PROVIDED MATERIAL:
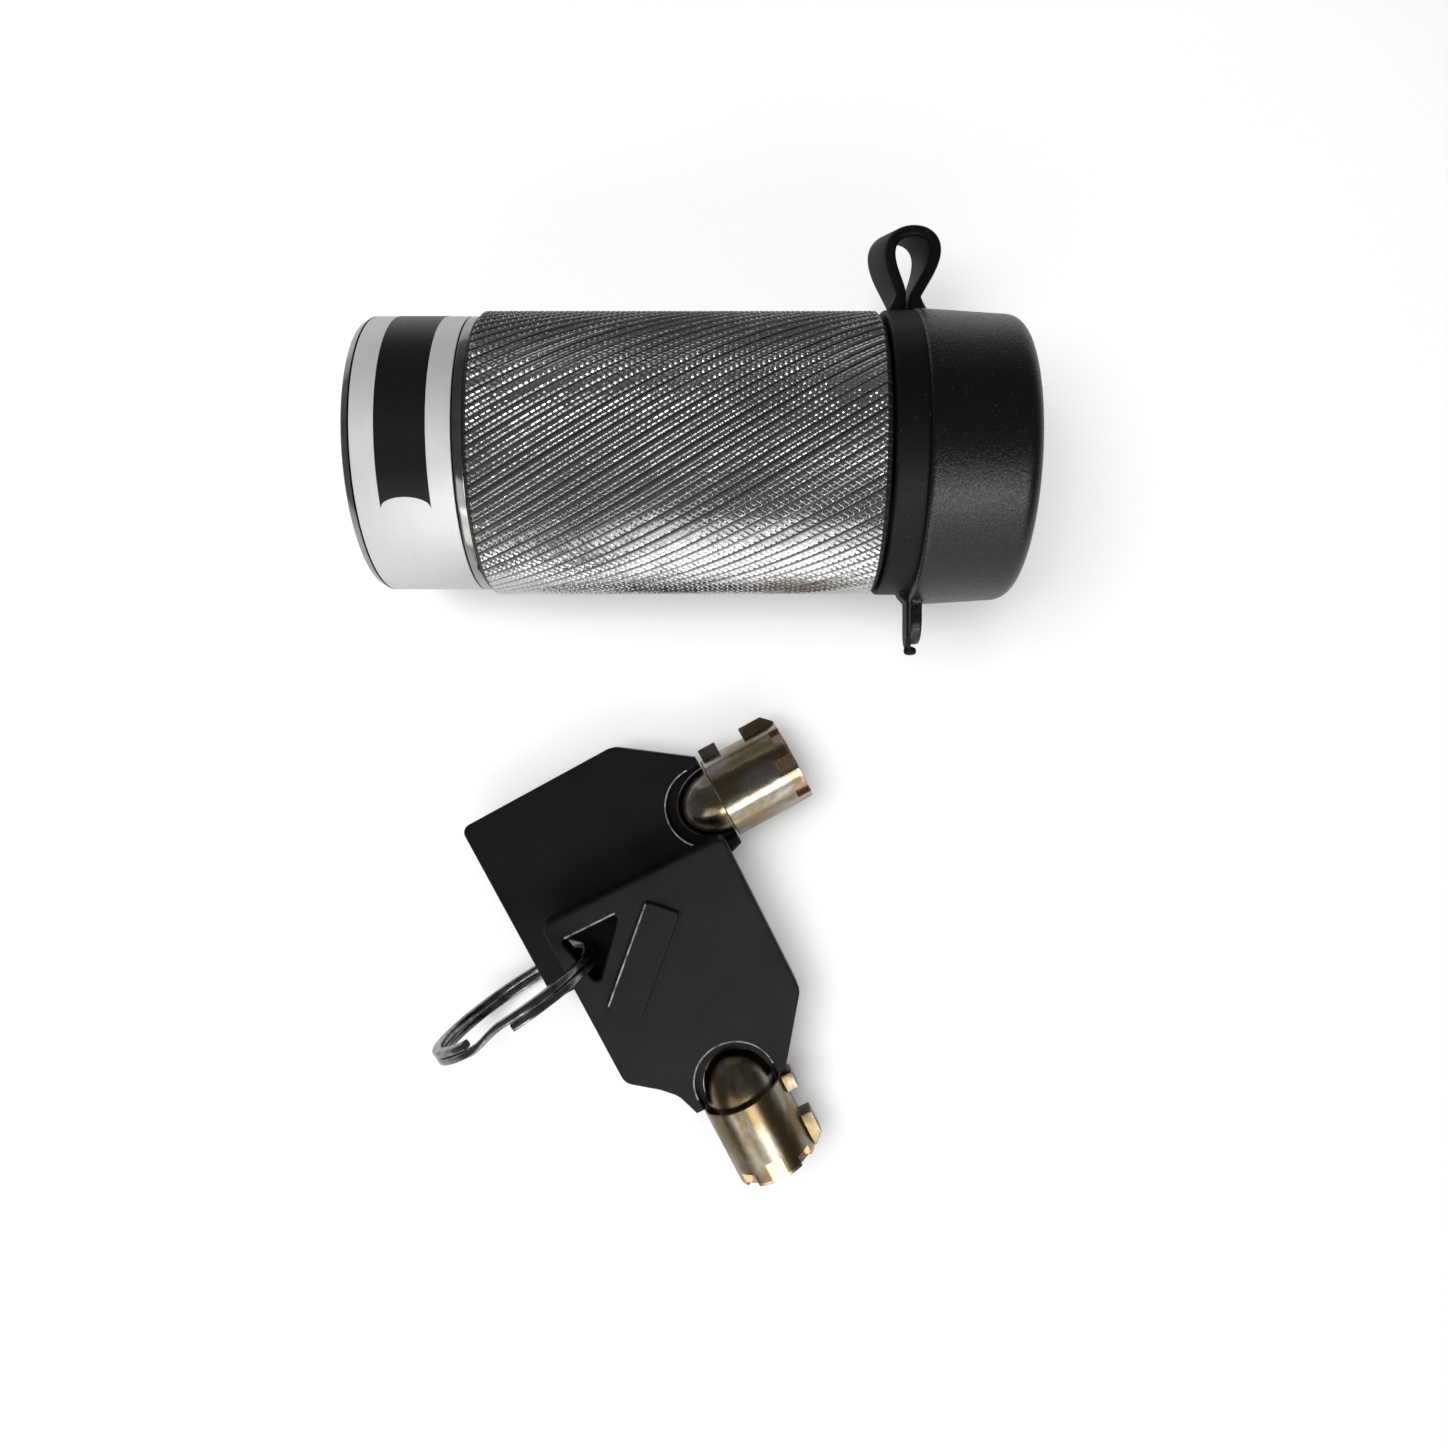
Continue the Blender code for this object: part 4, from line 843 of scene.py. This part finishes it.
def make_entry():
    """The bush that the pin enters, and its seal."""
    seal = measure("pin_seal")
    wire = (seal[3] - seal[2]) / 2
    half = (seal[1] - seal[0]) / 2 + SEAL_PLAY
    middle = (seal[0] + seal[1]) / 2
    profile = [
        (BUSH_START, PIN_BORE + BUSH_CHAMFER), (BUSH_START, BUSH_R), (BUSH_END, BUSH_R), (BUSH_END, PIN_BORE),
        (middle + half, PIN_BORE), (middle + half, seal[3] + SEAL_PLAY), (middle - half, seal[3] + SEAL_PLAY),
        (middle - half, PIN_BORE), (BUSH_START + BUSH_CHAMFER, PIN_BORE),
    ]
    make_piece("entry_bush", turned(profile), ["entry_steel"], ["front_bush"])
    ring = arc((middle, seal[2] + wire), wire, 0, 2 * pi, 20)[:-1]
    make_piece("entry_seal", turned(ring, 96, edge=0), ["seal_rubber"], ["pin_seal"])


def make_lock_face():
    """The key lock's housing with its round keyway and the slot for the key's lugs."""
    inner = measure("pin_bushing")[3] + FIT
    keyway = TUBE_R + KEYWAY_PLAY
    wall = CYLINDER_END - LOCK_FRONT
    profile = [(CYLINDER_START, inner), (CYLINDER_START, CYLINDER_R), (CYLINDER_END, CYLINDER_R),
               (CYLINDER_END, keyway), (wall, keyway), (wall, inner)]
    slot = bmesh.new()
    half = LUG_WIDTH / 2 + FIT
    add_block(slot, (wall - FIT, -half, 0.0), (CYLINDER_END + FIT, half, TUBE_R + LUG_HEIGHT + FIT))
    housing = combined(turned(profile), slot, "DIFFERENCE")
    make_piece("lock_face", housing, ["zinc_casting"], ["lock_cylinder"])


# ---- rubber ----


def moulded(shape, voxel, passes):
    """Melt overlapping closed shapes into one skin with soft fillets."""
    return evaluated(shape, ("REMESH", {"mode": "VOXEL", "voxel_size": voxel, "use_smooth_shade": True}),
                     ("SMOOTH", {"factor": 0.5, "iterations": passes}))


def add_tab(shape, near, far, width, low, high):
    """A flat tab with a round end that reaches towards -y, from x = low to x = high."""
    half = width / 2
    end = arc((-(far - half), 0.0), half, pi / 2, 3 * pi / 2, 24)
    corners = add_prism(shape, [(-near, half)] + end + [(-near, -half)], low, high)
    onto_yz = Matrix(((0, 0, 1, 0), (1, 0, 0, 0), (0, 1, 0, 0), (0, 0, 0, 1)))
    bmesh.ops.transform(shape, matrix=onto_yz, verts=corners)


def nub(start, end, radius):
    """A small round-ended pin along x."""
    profile = arc((start + radius, 0), radius, pi, pi / 2, 6) + arc((end - radius, 0), radius, pi / 2, 0, 6)
    return turned([(x, max(0.0, r)) for x, r in profile[1:-1]], 24, edge=0)


def cap_radii():
    """The rim and end radius of the dust cap, from its CAD node."""
    rim = drawn_box("dust_cap", LOCK)[1].y + CAP_SAG
    return rim, rim - CAP_FLARE


def make_collar():
    """Rubber ring in the barrel's groove, with its thin tab, the gusset under it and a nub."""
    low, high = drawn_box("retaining_collar", LOCK)
    reach, outer = -low.y, high.y
    end = COLLAR_END - COLLAR_TAB_THICK / 6
    profile = [(COLLAR_START, COLLAR_INNER), (COLLAR_START, outer), (end, outer), (end, COLLAR_INNER)]
    shape = turned(profile, edge=RUBBER_EDGE)
    tab_start = COLLAR_END - COLLAR_TAB_THICK
    tab_reach = reach - NUB_R * 1.5
    add_tab(shape, outer - STRAP_THICK, tab_reach, COLLAR_TAB_WIDTH, tab_start, COLLAR_END)
    middle = COLLAR_END - COLLAR_TAB_THICK / 2
    foot = outer - 2 * FIT
    back = COLLAR_END - COLLAR_GUSSET
    gusset = [(middle, -foot), (back, -foot), (back, -outer - FIT), (middle, -outer - COLLAR_GUSSET)]
    add_prism(shape, gusset, -COLLAR_TAB_WIDTH / 2 + FIT, COLLAR_TAB_WIDTH / 2 - FIT)
    pin = nub(COLLAR_END - NUB_LENGTH / 2, COLLAR_END + NUB_LENGTH / 2, NUB_R)
    bmesh.ops.translate(pin, verts=pin.verts, vec=(0, -(reach - NUB_R), 0))
    merge_into(shape, pin)
    make_piece("rubber_collar", moulded(shape, COLLAR_VOXEL, 4), ["matt_rubber"], ["retaining_collar"],
               sharp=70)


def make_cap():
    """Rubber cup that sags a little off the axis, with its pull tab."""
    rim, end = cap_radii()
    reach = -drawn_box("dust_cap", LOCK)[0].y - CAP_SAG
    corner = arc((CAP_END - CAP_CORNER, end - CAP_CORNER), CAP_CORNER, 0, pi / 2, 8)
    floor = CAP_END - CAP_END_WALL
    profile = [(floor, 0), (CAP_END, 0)] + corner
    profile += [(CAP_START + RUBBER_EDGE, rim), (CAP_START, rim - RUBBER_EDGE), (CAP_START, rim - CAP_WALL),
                (floor, end - CAP_WALL)]
    shape = turned(profile, edge=0)
    tab = CAP_START + FIT / 3
    add_tab(shape, rim - CAP_WALL / 2, reach, CAP_TAB_WIDTH, tab, tab + CAP_TAB_THICK)
    bmesh.ops.translate(shape, verts=shape.verts, vec=(0, -CAP_SAG, 0))
    make_piece("rubber_cap", moulded(shape, CAP_VOXEL, 14), ["black_rubber"], ["dust_cap"], body="cap",
               sharp=70)


def strap_path(collar, rim):
    """(x, y, thickness) along the strap: up from the collar, round a teardrop and down to the cap's rim."""
    pinch = rim + STRAP_NECK
    top = pinch + STRAP_LOOP - STRAP_THICK / 2
    middle = CAP_START - FIT / 2
    half_height = (top - pinch) / (1 + cos(STRAP_TURN))
    steps = 96
    points = []
    for i in range(steps + 1):
        turn = STRAP_TURN + (2 * pi - 2 * STRAP_TURN) * i / steps
        bulge = STRAP_HALF_WIDTH * abs(sin(turn)) * sin(turn / 2) ** STRAP_BELLY / STRAP_BELLY_PEAK
        swing = sqrt(bulge ** 2 + STRAP_PINCH ** 2 * cos(turn / 2) ** 2 / cos(STRAP_TURN / 2) ** 2)
        side = -1 if turn < pi else 1
        points.append((middle + side * swing, top - half_height * (1 + cos(turn)), STRAP_THICK))
    out, thick = [(STRAP_ROOT + STRAP_THICK) * share for share in STRAP_WAIST]
    ends = []
    for side, base in ((-1, collar), (1, rim - CAP_SAG)):
        root = (middle + side * (STRAP_ROOT / 2 + FIT / 2), base - FIT, STRAP_ROOT)
        ends.append([root, (middle + side * out, (base + pinch) / 2, thick)])
    return ends[0] + points + ends[1][::-1]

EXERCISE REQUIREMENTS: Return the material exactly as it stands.

SOLUTION TO THIS TASK:
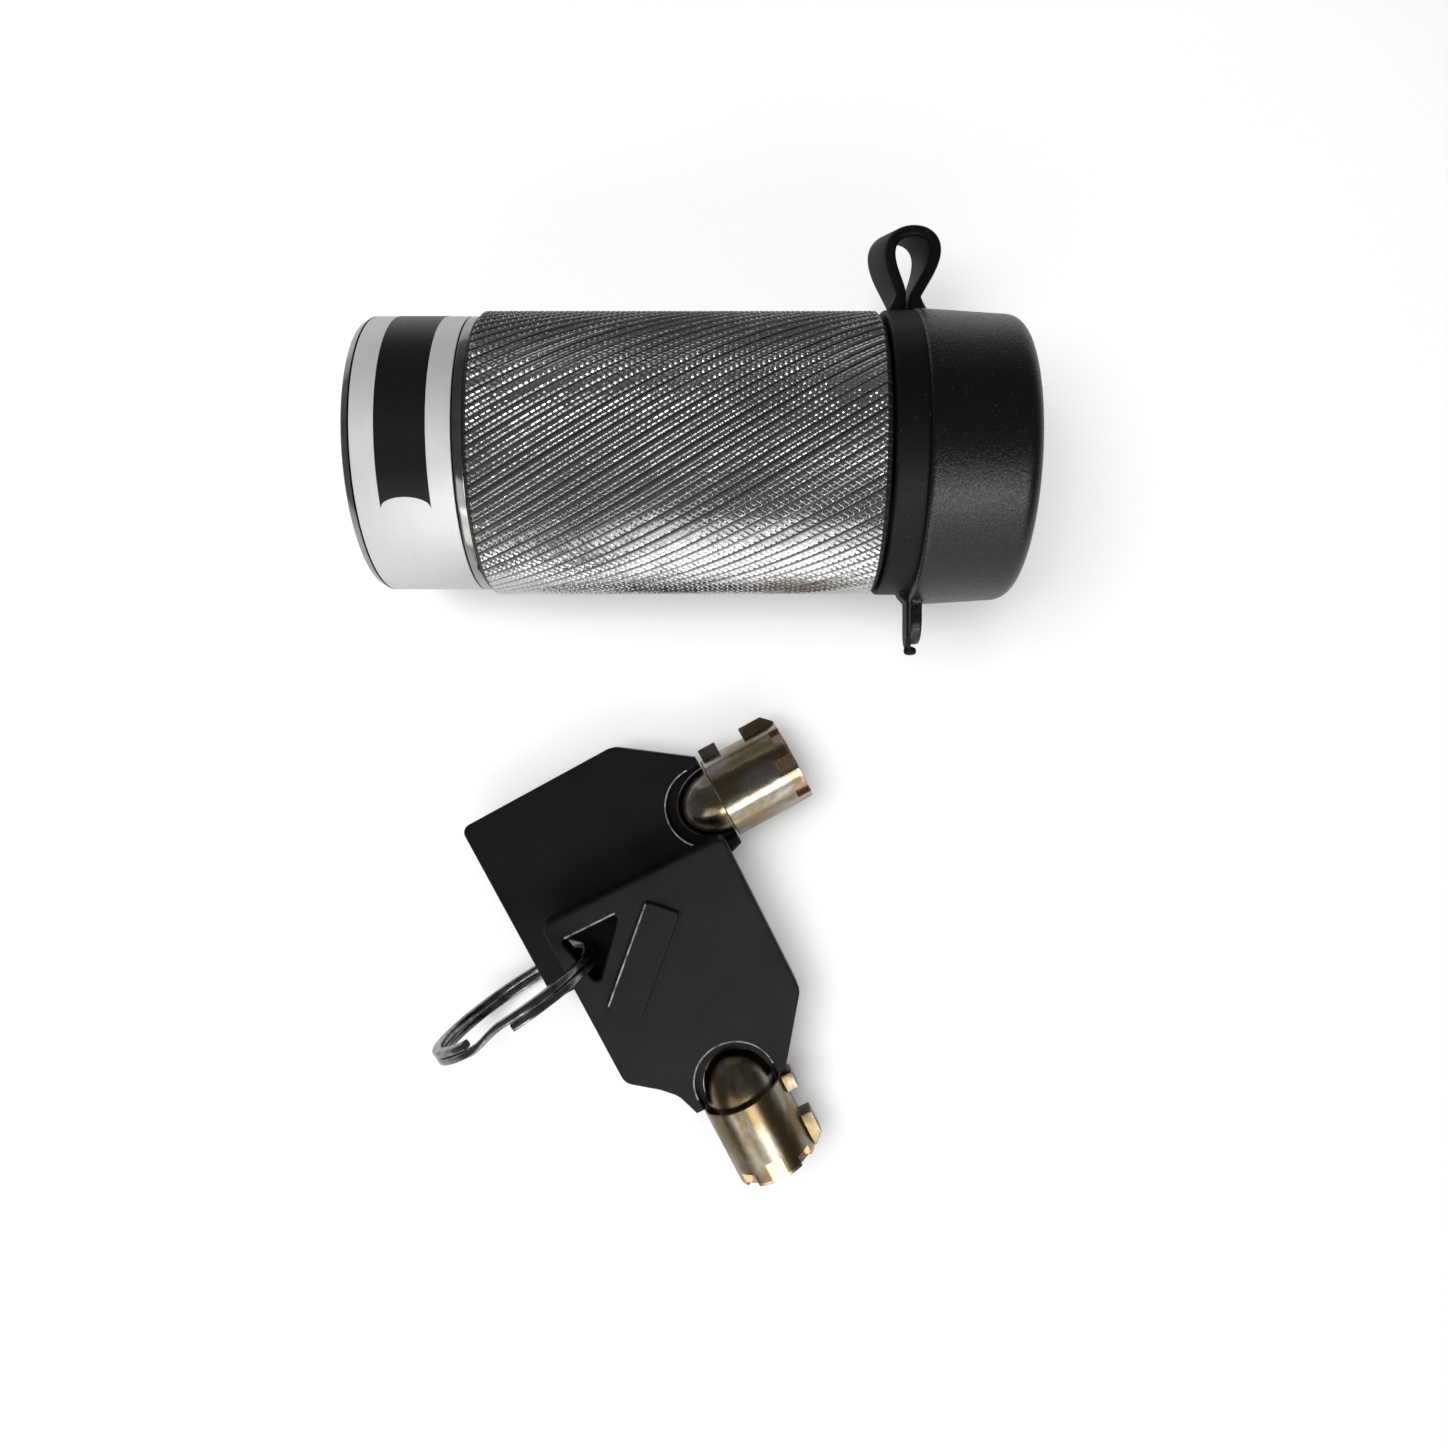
Continue the Blender code for this object: part 4, from line 843 of scene.py. This part finishes it.
def make_entry():
    """The bush that the pin enters, and its seal."""
    seal = measure("pin_seal")
    wire = (seal[3] - seal[2]) / 2
    half = (seal[1] - seal[0]) / 2 + SEAL_PLAY
    middle = (seal[0] + seal[1]) / 2
    profile = [
        (BUSH_START, PIN_BORE + BUSH_CHAMFER), (BUSH_START, BUSH_R), (BUSH_END, BUSH_R), (BUSH_END, PIN_BORE),
        (middle + half, PIN_BORE), (middle + half, seal[3] + SEAL_PLAY), (middle - half, seal[3] + SEAL_PLAY),
        (middle - half, PIN_BORE), (BUSH_START + BUSH_CHAMFER, PIN_BORE),
    ]
    make_piece("entry_bush", turned(profile), ["entry_steel"], ["front_bush"])
    ring = arc((middle, seal[2] + wire), wire, 0, 2 * pi, 20)[:-1]
    make_piece("entry_seal", turned(ring, 96, edge=0), ["seal_rubber"], ["pin_seal"])


def make_lock_face():
    """The key lock's housing with its round keyway and the slot for the key's lugs."""
    inner = measure("pin_bushing")[3] + FIT
    keyway = TUBE_R + KEYWAY_PLAY
    wall = CYLINDER_END - LOCK_FRONT
    profile = [(CYLINDER_START, inner), (CYLINDER_START, CYLINDER_R), (CYLINDER_END, CYLINDER_R),
               (CYLINDER_END, keyway), (wall, keyway), (wall, inner)]
    slot = bmesh.new()
    half = LUG_WIDTH / 2 + FIT
    add_block(slot, (wall - FIT, -half, 0.0), (CYLINDER_END + FIT, half, TUBE_R + LUG_HEIGHT + FIT))
    housing = combined(turned(profile), slot, "DIFFERENCE")
    make_piece("lock_face", housing, ["zinc_casting"], ["lock_cylinder"])


# ---- rubber ----


def moulded(shape, voxel, passes):
    """Melt overlapping closed shapes into one skin with soft fillets."""
    return evaluated(shape, ("REMESH", {"mode": "VOXEL", "voxel_size": voxel, "use_smooth_shade": True}),
                     ("SMOOTH", {"factor": 0.5, "iterations": passes}))


def add_tab(shape, near, far, width, low, high):
    """A flat tab with a round end that reaches towards -y, from x = low to x = high."""
    half = width / 2
    end = arc((-(far - half), 0.0), half, pi / 2, 3 * pi / 2, 24)
    corners = add_prism(shape, [(-near, half)] + end + [(-near, -half)], low, high)
    onto_yz = Matrix(((0, 0, 1, 0), (1, 0, 0, 0), (0, 1, 0, 0), (0, 0, 0, 1)))
    bmesh.ops.transform(shape, matrix=onto_yz, verts=corners)


def nub(start, end, radius):
    """A small round-ended pin along x."""
    profile = arc((start + radius, 0), radius, pi, pi / 2, 6) + arc((end - radius, 0), radius, pi / 2, 0, 6)
    return turned([(x, max(0.0, r)) for x, r in profile[1:-1]], 24, edge=0)


def cap_radii():
    """The rim and end radius of the dust cap, from its CAD node."""
    rim = drawn_box("dust_cap", LOCK)[1].y + CAP_SAG
    return rim, rim - CAP_FLARE


def make_collar():
    """Rubber ring in the barrel's groove, with its thin tab, the gusset under it and a nub."""
    low, high = drawn_box("retaining_collar", LOCK)
    reach, outer = -low.y, high.y
    end = COLLAR_END - COLLAR_TAB_THICK / 6
    profile = [(COLLAR_START, COLLAR_INNER), (COLLAR_START, outer), (end, outer), (end, COLLAR_INNER)]
    shape = turned(profile, edge=RUBBER_EDGE)
    tab_start = COLLAR_END - COLLAR_TAB_THICK
    tab_reach = reach - NUB_R * 1.5
    add_tab(shape, outer - STRAP_THICK, tab_reach, COLLAR_TAB_WIDTH, tab_start, COLLAR_END)
    middle = COLLAR_END - COLLAR_TAB_THICK / 2
    foot = outer - 2 * FIT
    back = COLLAR_END - COLLAR_GUSSET
    gusset = [(middle, -foot), (back, -foot), (back, -outer - FIT), (middle, -outer - COLLAR_GUSSET)]
    add_prism(shape, gusset, -COLLAR_TAB_WIDTH / 2 + FIT, COLLAR_TAB_WIDTH / 2 - FIT)
    pin = nub(COLLAR_END - NUB_LENGTH / 2, COLLAR_END + NUB_LENGTH / 2, NUB_R)
    bmesh.ops.translate(pin, verts=pin.verts, vec=(0, -(reach - NUB_R), 0))
    merge_into(shape, pin)
    make_piece("rubber_collar", moulded(shape, COLLAR_VOXEL, 4), ["matt_rubber"], ["retaining_collar"],
               sharp=70)


def make_cap():
    """Rubber cup that sags a little off the axis, with its pull tab."""
    rim, end = cap_radii()
    reach = -drawn_box("dust_cap", LOCK)[0].y - CAP_SAG
    corner = arc((CAP_END - CAP_CORNER, end - CAP_CORNER), CAP_CORNER, 0, pi / 2, 8)
    floor = CAP_END - CAP_END_WALL
    profile = [(floor, 0), (CAP_END, 0)] + corner
    profile += [(CAP_START + RUBBER_EDGE, rim), (CAP_START, rim - RUBBER_EDGE), (CAP_START, rim - CAP_WALL),
                (floor, end - CAP_WALL)]
    shape = turned(profile, edge=0)
    tab = CAP_START + FIT / 3
    add_tab(shape, rim - CAP_WALL / 2, reach, CAP_TAB_WIDTH, tab, tab + CAP_TAB_THICK)
    bmesh.ops.translate(shape, verts=shape.verts, vec=(0, -CAP_SAG, 0))
    make_piece("rubber_cap", moulded(shape, CAP_VOXEL, 14), ["black_rubber"], ["dust_cap"], body="cap",
               sharp=70)


def strap_path(collar, rim):
    """(x, y, thickness) along the strap: up from the collar, round a teardrop and down to the cap's rim."""
    pinch = rim + STRAP_NECK
    top = pinch + STRAP_LOOP - STRAP_THICK / 2
    middle = CAP_START - FIT / 2
    half_height = (top - pinch) / (1 + cos(STRAP_TURN))
    steps = 96
    points = []
    for i in range(steps + 1):
        turn = STRAP_TURN + (2 * pi - 2 * STRAP_TURN) * i / steps
        bulge = STRAP_HALF_WIDTH * abs(sin(turn)) * sin(turn / 2) ** STRAP_BELLY / STRAP_BELLY_PEAK
        swing = sqrt(bulge ** 2 + STRAP_PINCH ** 2 * cos(turn / 2) ** 2 / cos(STRAP_TURN / 2) ** 2)
        side = -1 if turn < pi else 1
        points.append((middle + side * swing, top - half_height * (1 + cos(turn)), STRAP_THICK))
    out, thick = [(STRAP_ROOT + STRAP_THICK) * share for share in STRAP_WAIST]
    ends = []
    for side, base in ((-1, collar), (1, rim - CAP_SAG)):
        root = (middle + side * (STRAP_ROOT / 2 + FIT / 2), base - FIT, STRAP_ROOT)
        ends.append([root, (middle + side * out, (base + pinch) / 2, thick)])
    return ends[0] + points + ends[1][::-1]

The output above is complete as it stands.